Defying the senses until it
Fell to decay, rotting
Into an unholy fruit,
A stagnant weight
upon a rusty chain.

It still holds, sways
In the windless rustic night,
Clangs-clangs like a train
Steaming from Hell,
Pulling up to Scaffold Rock

To offer passage
From a platform
Where everything falls
Apart—your senses, your sanity,
Even your soul.




ORIGINS, GEM CITY

So you think this is your town?
Call it Gem City,
Have been calling it Gem City so long
You don’t even know why
You call it Gem City,
Just take it for granted
Like on the corner of Grant Street
Those little noises, tweaks, bumps-in-the-night
At the old Melhorns building
At times strolling by old Harry Goucher,
Lost, looking for his home, you know,
The one no longer on River Avenue.
He doesn’t feel at home in the grave,
Either, up in Union Cemetery, absent
With a few other absentees
Like Suzanne Daniels, a centenarian
Formerly of the living some 90 years ago
So formal in place-setting her tables,
She’ll rearrange your forks, spoons and sanity
For you with an unexpected appearance
Here and there in her building.
Then there’s that John Doe
You call the Hanging Head of Camp Crumb,
He was distraught, all right,
Found out he married the wrong woman,
Turned out his black-hearted half-sister,
So he took the eternal plunge
Right off Scaffold Rock, keeps
Sentry up there high in the trees
Whistling trespass alarm through
The hollows of his eyes.
These common folks had so much in common,
My descendents who descended
Through my dark side.
Some call me patriarch, some usurper,
Me, who bathed in Chief Logan’s baby’s blood
At Yellow Creek, me, who lived to be 107;
So strange, don’t you think,
Even for strange folks like you,
You whose sires I sired so so long ago,
Me, Auver Michael Myers, the  “great”grandsire
Of you who not esca
pe this caging city—
Cousins, kiss-of-death cousins—
Who shall live a long long time,
If you can call ghosting living;
Such glowing examples of kin you are,
Even for inbred hybrids.
Shine shine shine on,
All my little gems.


THE BERMUDA TRIANGLE OF THE OHIO VALEY 

            September 1781, It was a scene worth of a Hollywood plot:  Andrew Poe and Wyandot Chief Bigfoot combating along the meanering stream of Tomlinson Run with riffles and tomahawks and continuing their struggle into the Ohio River where they were reduced to the savagery of bare-hand combat where the half-foot taller Virginian. Wading waist deep, finally gave the Wyandot subchief a fatal baptism.
            Witnesses stated that before his brother Adam could reach them with his scalping tools, Chief Bigfoot slipped away on the surface, rolled over and howled in pain and hate before the blue-gray currents claimed him and swept him away to his ancestral sky lands.

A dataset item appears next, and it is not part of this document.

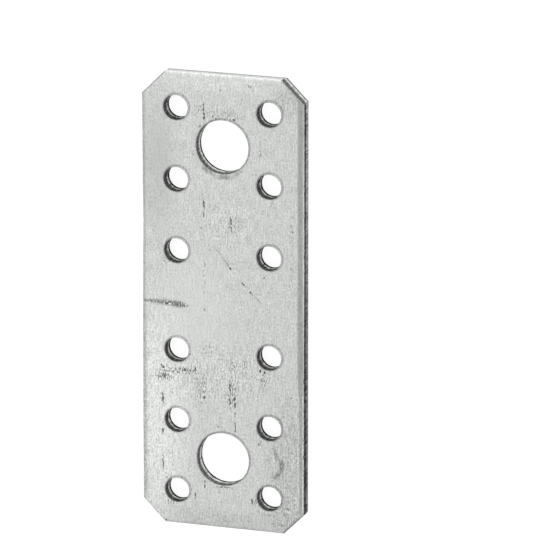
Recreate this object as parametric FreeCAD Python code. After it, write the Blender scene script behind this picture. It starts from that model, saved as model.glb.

            Some claim his final utterings were a curse, the dark tone of hatred in any language unmistakable.  Whether the curse theory is merely conjecture, there is some evidence to give credence to truth in it for drownings followed there by an unholy dozen.
            The first recorded drewning occurred April 12, 1912 when four young Port Homer men returning from a prayer meeting across river from Wesely Chapel in a john boat capsized, spilling Harry Brant, 20, and brother Earl, 18, along with Hugh Sproul, 18, and Clifford Howard, 17.  All four drowned.  A fifth passenger, J. Crosley, managed to desperately cling to the upturned craft until rescued.
            According to Crosly, during the boys’ return trip, they were rowing smoothly across the river, reached midstream, when for no apparent reason the boat overturned, spilling the crew of five into the swift spring currents of the Ohio River.
            It should be pointed out the Ohio River was much shallower and less wide at that period and that the navigational structure  Dam Number 9 just south of Empire was currently under construction. 
            The new dam when finished did slow the big blue stream some and widened it and then in 1960 the completion of a yet more modern structure, the New Cumberland Locks and Dam, made the water upstream deeper, almost lake-like, at times current-less, but not less dangerous.  Still the drownings happened at Port Homer, including one of a recreational boater in the chamber itself in the early 1980s and another on april 6, 2009 when 26-year-old Michael Harvey,  a deckhand for Campbell Towing Company, fell off a barge and drowned in harvor of the W.H. Sammis Plant’s harbor at Port Homer.
            The Sammis Plant harbor, incidentally, has also been a collectio point for victims drowning upstream, in colloquial river talk called “floaters,” three of which found their final passage downstream directl across te site of the deadly dunking of Chief Big Foot.
            Perhaps even outside the Ohio River did the Wyandot’s curse carry because in April 1935, a 12-year-old boy fishing in the lake used by Stratton Clay for industrial water slipped in and drowned, the accident occurring less than a mile from BigFoot’s watery grave, and what a quarter-century later would become the site of the New Cumberland Locks and Dam where two workers fell and drowned during its construction.

            Coincidence or curse-induced?  We will never know for sure, but a tally of 11 have found a watery demise within a one-mile distance of one another, and counting the first victim, the Wyandot subchief, a total of an unholy dozen, giving credence to the title “Port Homer—the Bermuda Triangle of the Ohio Valley.”